Strangeness Production and Color Deconfinement

TL;DR

This paper demonstrates that strangeness suppression in high-energy collisions diminishes near the quark-hadron transition temperature, indicating the onset of color deconfinement and the achievement of full equilibrium in the produced medium.

Contribution

It introduces a universal suppression factor gamma_s that depends on initial entropy density or temperature, linking strangeness production to the deconfinement transition.

Findings

Gamma_s increases from 0.5 to 1.0 around T_c=160 MeV.

Strangeness suppression disappears at the deconfinement transition.

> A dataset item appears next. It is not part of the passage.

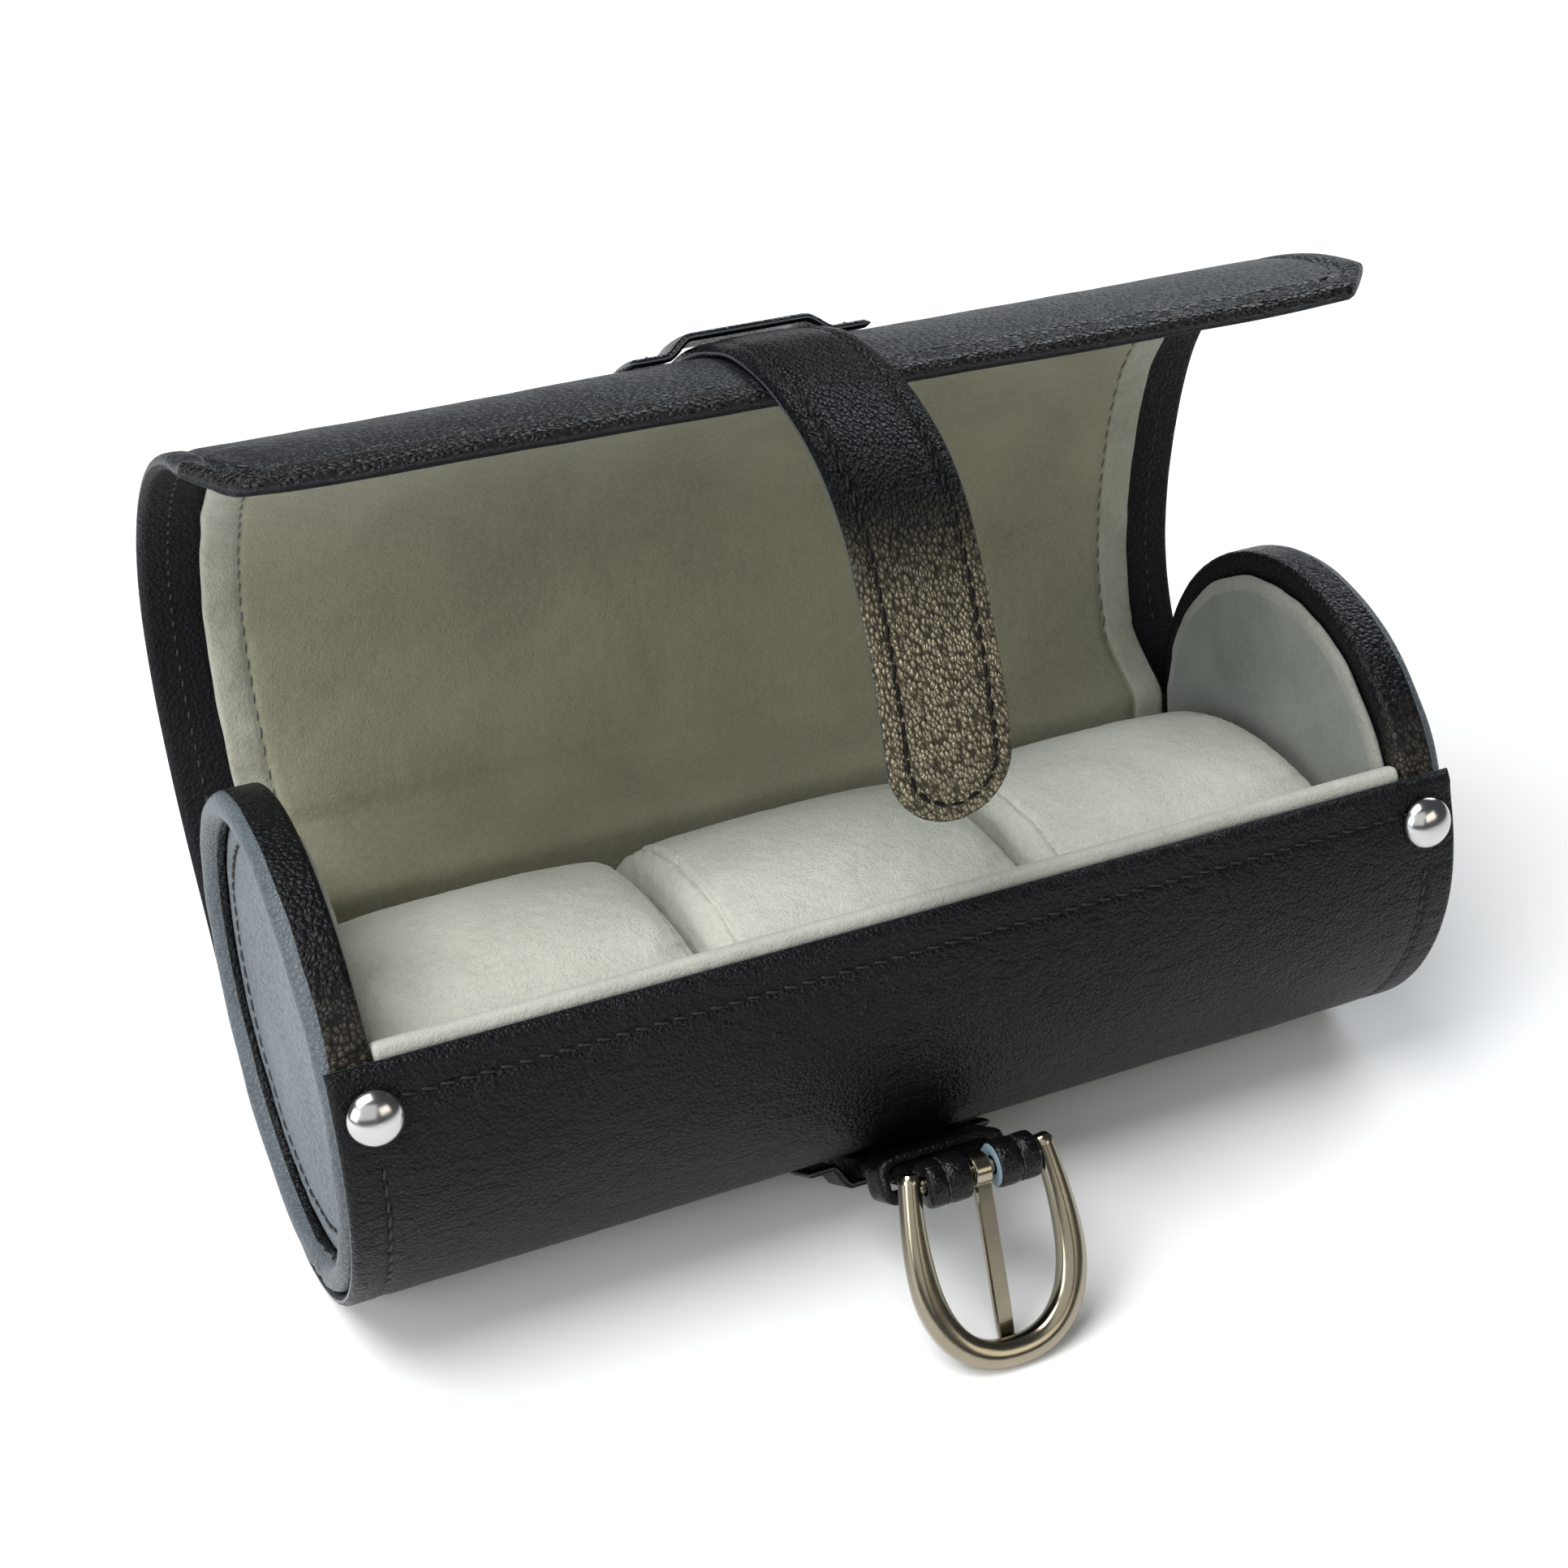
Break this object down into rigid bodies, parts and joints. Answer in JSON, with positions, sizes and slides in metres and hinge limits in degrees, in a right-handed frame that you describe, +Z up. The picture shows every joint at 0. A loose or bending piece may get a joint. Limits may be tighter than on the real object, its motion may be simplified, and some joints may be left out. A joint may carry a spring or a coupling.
{
  "type": "watch travel roll",
  "caption": "Round leather watch roll standing open, with removable pillows, a curved lid, a hanging strap and a prong buckle.",
  "frame": {"origin": "middle of the flat on the tube's underside, where it stands on the table", "axes": "+Z up, X along the tube, the front with the buckle is -Y"},
  "size_m": [0.2, 0.143, 0.1444],
  "materials": {
    "black_leather": "fine grain, slight sheen",
    "panel_leather": "smooth grain, satin",
    "pale_suede": "pale suede, matt",
    "lid_velvet": "olive-grey velvet",
    "board": "grey fibre board, hidden",
    "rivet_chrome": "polished",
    "gunmetal": "polished, bronze tint"
  },
  "bodies": {
    "case": {"case_wrap": "black_leather", "trough_board": "board", "trough_lining": "pale_suede", "front_welt": "pale_suede", "cap_core_left": "board", "cap_core_right": "board", "cap_band_left": "black_leather", "cap_band_right": "black_leather", "cap_panel_left": "panel_leather", "cap_panel_right": "panel_leather", "cap_disc_left": "pale_suede", "cap_disc_right": "pale_suede", "rivet_left": "rivet_chrome", "rivet_right": "rivet_chrome", "billet_loop": "black_leather", "billet_root": "black_leather"},
    "lid_back": {"lid_back": "black_leather", "lid_lining_back": "lid_velvet", "strap_back": "black_leather"},
    "lid_top": {"lid_top": "black_leather", "lid_lining_top": "lid_velvet", "strap_top": "black_leather"},
    "lid_front": {"lid_front": "black_leather", "lid_lining_front": "lid_velvet", "strap_front": "black_leather", "strap_keeper": "black_leather"},
    "strap_nose": {"strap_nose": "black_leather"},
    "strap_tongue": {"strap_tongue": "black_leather"},
    "billet": {"billet": "black_leather", "billet_keeper": "black_leather"},
    "buckle": {"buckle_frame": "gunmetal", "buckle_bar": "gunmetal"},
    "prong": {"buckle_prong": "gunmetal"},
    "pillow_1": {"pillow_1": "pale_suede"},
    "pillow_2": {"pillow_2": "pale_suede"},
    "pillow_3": {"pillow_3": "pale_suede"}
  },
  "joints": [
    {"name": "lid_hinge", "type": "hinge", "parent": "case", "child": "lid_back", "pos_m": [0, 0.047, 0.039], "axis": [1, 0, 0], "range_deg": [-20, 38.5]},
    {"name": "lid_flex_1", "type": "hinge", "parent": "lid_back", "child": "lid_top", "pos_m": [0, 0.06258, 0.08067], "axis": [1, 0, 0], "range_deg": [-8.88, 17.05]},
    {"name": "lid_flex_2", "type": "hinge", "parent": "lid_top", "child": "lid_front", "pos_m": [0, 0.04438, 0.12355], "axis": [1, 0, 0], "range_deg": [-2.65, 5.05]},
    {"name": "strap_hang", "type": "hinge", "parent": "lid_front", "child": "strap_nose", "pos_m": [0, 0.00153, 0.14335], "axis": [1, 0, 0], "range_deg": [-50.1, 26.05]},
    {"name": "strap_swing", "type": "hinge", "parent": "strap_nose", "child": "strap_tongue", "pos_m": [0, -0.01412, 0.14045], "axis": [-1, 0, 0], "range_deg": [-15, 75]},
    {"name": "billet_bend", "type": "hinge", "parent": "case", "child": "billet", "pos_m": [0, -0.03383, 0.01105], "axis": [-1, 0, 0], "range_deg": [0, 10]},
    {"name": "buckle_hinge", "type": "hinge", "parent": "billet", "child": "buckle", "pos_m": [0, -0.05881, 0.02854], "axis": [-1, 0, 0], "range_deg": [0, 80]},
    {"name": "prong_hinge", "type": "hinge", "parent": "buckle", "child": "prong", "pos_m": [0, -0.05881, 0.02854], "axis": [1, 0, 0], "range_deg": [0, 52]},
    {"name": "pillow_1_lift", "type": "slide", "parent": "case", "child": "pillow_1", "axis": [0, -0.3338, -0.9426], "range_m": [-0.028, 0]},
    {"name": "pillow_2_lift", "type": "slide", "parent": "case", "child": "pillow_2", "axis": [0, -0.3338, -0.9426], "range_m": [-0.028, 0]},
    {"name": "pillow_3_lift", "type": "slide", "parent": "case", "child": "pillow_3", "axis": [0, -0.3338, -0.9426], "range_m": [-0.028, 0]}
  ],
  "couplings": [
    {"joint": "lid_flex_1", "follows": "lid_hinge", "ratio": 0.44156},
    {"joint": "lid_flex_2", "follows": "lid_hinge", "ratio": 0.12987},
    {"joint": "strap_hang", "follows": "lid_hinge", "ratio": -1.3}
  ]
}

Full equilibrium resonance gas behavior is achieved post-transition.

Abstract

The relative multiplicities for hadron production in different high energy collisions are in general well described by an ideal gas of all hadronic resonances, except that under certain conditions, strange particle rates are systematically reduced. We show that the suppression factor gamma_s, accounting for reduced strange particle rates in pp, pA and AA collisions at different collision energies, becomes a universal function when expressed in terms of the initial entropy density s_0 or the initial temperature T of the produced thermal medium. It is found that gamma_s increases from about 0.5 to 1.0 in a narrow temperature range around the quark-hadron transition temperature T_c = 160 MeV. Strangeness suppression thus disappears with the onset of color deconfinement; subsequently, full equilibrium resonance gas behavior is attained.